— Start of PROVIDED MATERIAL —

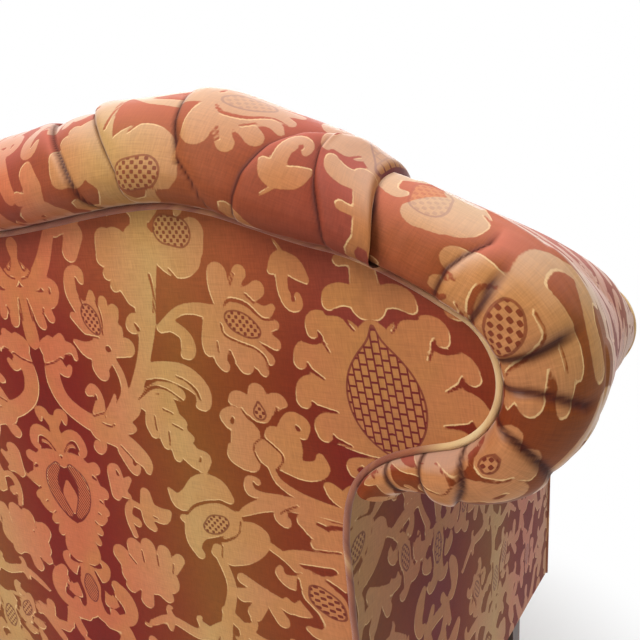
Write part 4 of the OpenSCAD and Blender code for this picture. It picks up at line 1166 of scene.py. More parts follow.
@dataclass
class Back:
    """The back's covers: the flat outside, its welt, and one cover over crest and inside."""

    fine_x: float = -300.0
    fine_step: float = 1.8
    coarse_step: float = 5.4
    roll_end_x: float = 690.0
    wing_x: float = 648.0
    wing_v: float = -12.0
    hem_slant: float = 22.0
    askew: float = 0.11
    askew_from: float = 590.0
    cloth_top: float = 126.0
    pleats: tuple[Pleat, ...] = (
        Pleat((0.0, 26.0, 48.0, 69.0, 90.0), (595.0, 596.0, 604.0, 618.0, 648.0), 3.0, 14.0),
        Pleat((0.0, 10.0, 24.0, 47.0, 80.0), (582.0, 570.0, 551.0, 542.0, 535.0), 3.2, 14.0),
        Pleat((0.0, 16.0, 44.0, 100.0), (506.0, 504.0, 484.0, 442.0), 3.4, 14.0),
        Pleat((0.0, 30.0, 90.0), (470.0, 452.0, 404.0), 2.6, -12.0),
        Pleat((4.0, 30.0, 60.0), (662.0, 652.0, 640.0), 2.6, 9.0),
    )

    def outline(self, inset: float) -> Array:
        """Closed outline of the whole back, drawn in by the inset, clockwise from behind the middle."""
        half = SHAPE.half_outline()
        half = half - inset * outward(half)
        half[-1, 1] = SHAPE.foot_v + inset
        left = half[::-1] * np.array([-1.0, 1.0])
        return np.concatenate([left[:-1], half])

    def outside(self) -> bpy.types.Object:
        """Makes the flat outside back, drawn tight over the frame with a slight fullness.

        The cloth stands 2 mm behind the frame in the middle, w = -2·(1 - exp(-d/30)) with d the depth
        under the crest, and slow waves of half a millimetre run over it. A ridge marks the seam on the
        artichoke's axis. The cloth leans with the ridge beyond askew_from.
        """
        outline = self.outline(1.2)
        reach, top = outline.max(axis=0) + 1.0
        xs = spread(-reach, self.fine_x, reach, self.fine_step, self.coarse_step)
        ys = -spread(-top, 270.0, -SHAPE.foot_v, self.fine_step, self.coarse_step)[::-1]
        points, faces = flat_panel(outline, xs, ys)
        x, v = points[:, 0], points[:, 1]
        depth = np.clip(SHAPE.crest_v(x) - v, 0.0, 60.0)
        w = -2.0 * (1.0 - np.exp(-depth / 30.0)) - 0.5 * ripple(x, v, 3, 320.0)
        askew = self.askew * (v + 33.0)
        w = w + 1.1 * np.exp(-np.abs(np.abs(x) + askew - 2 * HALF_REPEAT) / 1.6)
        on_cloth = x + np.sign(x) * askew * ease((np.abs(x) - self.askew_from) / 60.0)
        piece = Piece("outside_back_cover")
        piece.add(SHAPE.from_back(x, v, w), np.stack([on_cloth, v], axis=-1), faces)
        obj = piece.make("damask", "root")
        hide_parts("outside_back")
        return obj

    def welt(self) -> bpy.types.Object:
        """Makes the welt round the outside back."""
        path = respaced(self.outline(0.0), 4.0)
        wave = 0.35 * ripple(path[:, 0], path[:, 1], 8, 60.0)
        line = SHAPE.from_back(path[:, 0], path[:, 1], -1.2 - wave)
        forward = np.array([0.0, -math.cos(SHAPE.rake), math.sin(SHAPE.rake)])
        piece = Piece("outside_back_welt_cord")
        piece.add(*tube(line, SHAPE.welt_r, forward, closed=True))
        obj = piece.make("welt_cloth", "root", patterned=False)
        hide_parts("outside_back_welt")
        return obj

    def columns(self) -> Array:
        """Places across the cover: fine over the pleats in view, with a pair on each side of the arms."""
        left = -spread(0.0, -self.fine_x, self.roll_end_x, self.coarse_step, self.fine_step)[::-1]
        right = spread(0.0, 500.0, self.roll_end_x, self.coarse_step, self.coarse_step)
        pair = SHAPE.half_seat + np.array([-2.5, 2.5])
        x = np.unique(np.concatenate([left, right, -pair, pair]).round(3))
        return x[np.abs(np.abs(x) - SHAPE.half_seat) > 2.0]

    def roll(self, x: Array) -> tuple[Array, Array]:
        """The crest roll from the welt over the top to the front, pleated, and the painted shade of each
        point.

        The roll thins beyond the arms, rounds in over its last 6 mm and slants outwards at its hem.
        """
        past = np.abs(x)
        path = np.stack([x, SHAPE.crest_v(x)], axis=-1)
        normal = outward(path)
        turn = turns(180.0, 78)
        thin = 23.0 * np.clip((past - SHAPE.half_seat) / 140.0, 0.0, 1.0) ** 1.7
        end = np.clip((past - self.roll_end_x) / 6.0 + 1.0, 0.0, 1.0)
        width = SHAPE.roll_w - thin - 9.0 * (1.0 - np.sqrt(1.0 - end**2))
        middle = (SHAPE.pad_edge_w - SHAPE.roll_behind) / 2
        out, forward = roll_shape(turn, width, SHAPE.roll_behind, middle)
        lift, dark = self.folds(past[None, :], turn)
        lift = lift + 1.3 * ripple(x[None, :], turn * 1.3, 21, 170.0) * np.sin(np.radians(turn))
        way = unit(np.stack(np.broadcast_arrays(out * 0.65, forward - middle), axis=-1))
        out, forward = out + lift * way[..., 0], forward + lift * way[..., 1]
        slant = self.hem_slant * ease((past - 630.0) / 60.0) * ease(turn / 80.0)
        px = path[:, 0] + out * normal[:, 0] - np.sign(x) * slant
        pv = SHAPE.crest_v(past - slant) + out * normal[:, 1]
        return SHAPE.from_back(px, pv, forward), dark

    def inside(self, x: Array) -> Array:
        """The inside back from the crest down to the deck, and beyond the arms down to their tops."""
        past = np.abs(x)
        crest = SHAPE.crest_v(x)
        foot = np.where(past < SHAPE.half_seat, SHAPE.pad_foot_v, self.wing_v)
        foot = np.where(past > self.wing_x, crest - 40.0, foot)
        share = np.linspace(0.0, 1.0, 84)[1:, None]
        v = mix(crest, foot, share)
        up = (v - SHAPE.pad_foot_v) / (crest - SHAPE.pad_foot_v)
        w = self.pad_front(x[None, :], up) + 1.6 * ripple(x[None, :], v, 33, 260.0) * share
        w = w - 13.0 * np.exp(-np.abs(SHAPE.half_seat - past) / 10.0) * (v < self.wing_v)
        return SHAPE.from_back(x, v, w)

    def pad_front(self, x: Array, share: Array) -> Array:
        """How far forward the inside back stands at x, share of the way up: fullest in the middle."""
        near = 1.0 - ease((np.abs(x) - 490.0) / 60.0)
        across = 1.0 - np.minimum(1.0, np.abs(x) / SHAPE.half_seat) ** 4
        bulge = across * (1.0 - np.abs(2 * share - 1) ** 3)
        return SHAPE.pad_edge_w + 8.0 * (1.0 - share) * near + SHAPE.crown * bulge

    def cover(self) -> bpy.types.Object:
        """Makes the cover of the crest roll and of the inside back in one piece of cloth."""
        x = self.columns()
        roll, dark = self.roll(x)
        front = self.inside(x)
        points = np.concatenate([roll, front])
        down = lengths_along(points[:, len(x) // 2])
        cloth = np.stack(np.broadcast_arrays(x, self.cloth_top - down[:, None]), axis=-1)
        piece = Piece("back_cover")
        piece.sheet(Sheet(points, cloth, np.concatenate([dark, np.zeros(front.shape[:2])])), flip=True)
        obj = piece.make("damask", "root")
        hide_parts("back_roll", "inside_back")
        return obj

    def folds(self, x: Array, turn: Array) -> tuple[Array, Array]:
        """Heights and painted shadow lines of the pleats at the distances x from the middle, turn degrees
        round.
        """
        lift, dark = tucks(self.pleats, x, turn)
        # Painted shade: the roll's underside by the welt is darkened, fading over the first 22 degrees round.
        dark = np.maximum(dark, 0.5 * np.exp(-((turn / 22.0) ** 2)))
        gathers = 0.5 * np.sin(x / 3.1 + 2.0 * ripple(x, np.zeros(1), 5, 90.0))
        return lift + gathers * np.exp(-turn / 9.0), dark

    def build(self) -> list[bpy.types.Object]:
        """Makes all the back's covers and returns them."""
        return [self.outside(), self.welt(), self.cover()]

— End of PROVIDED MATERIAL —

## WHAT NEEDS TO BE DONE
Print exactly, and only, the lines beginning at the top of the listing and ending at the line with "a slight fullness.".

## RESULT OF THIS EXERCISE
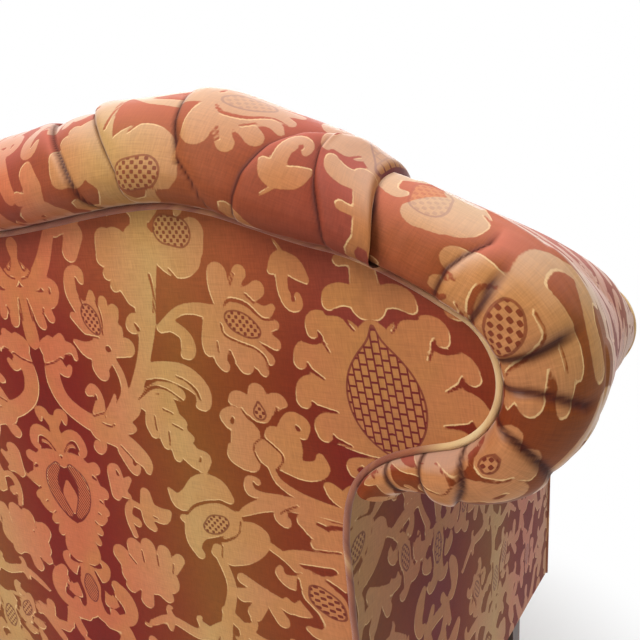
Write part 4 of the OpenSCAD and Blender code for this picture. It picks up at line 1166 of scene.py. More parts follow.
@dataclass
class Back:
    """The back's covers: the flat outside, its welt, and one cover over crest and inside."""

    fine_x: float = -300.0
    fine_step: float = 1.8
    coarse_step: float = 5.4
    roll_end_x: float = 690.0
    wing_x: float = 648.0
    wing_v: float = -12.0
    hem_slant: float = 22.0
    askew: float = 0.11
    askew_from: float = 590.0
    cloth_top: float = 126.0
    pleats: tuple[Pleat, ...] = (
        Pleat((0.0, 26.0, 48.0, 69.0, 90.0), (595.0, 596.0, 604.0, 618.0, 648.0), 3.0, 14.0),
        Pleat((0.0, 10.0, 24.0, 47.0, 80.0), (582.0, 570.0, 551.0, 542.0, 535.0), 3.2, 14.0),
        Pleat((0.0, 16.0, 44.0, 100.0), (506.0, 504.0, 484.0, 442.0), 3.4, 14.0),
        Pleat((0.0, 30.0, 90.0), (470.0, 452.0, 404.0), 2.6, -12.0),
        Pleat((4.0, 30.0, 60.0), (662.0, 652.0, 640.0), 2.6, 9.0),
    )

    def outline(self, inset: float) -> Array:
        """Closed outline of the whole back, drawn in by the inset, clockwise from behind the middle."""
        half = SHAPE.half_outline()
        half = half - inset * outward(half)
        half[-1, 1] = SHAPE.foot_v + inset
        left = half[::-1] * np.array([-1.0, 1.0])
        return np.concatenate([left[:-1], half])

    def outside(self) -> bpy.types.Object:
        """Makes the flat outside back, drawn tight over the frame with a slight fullness.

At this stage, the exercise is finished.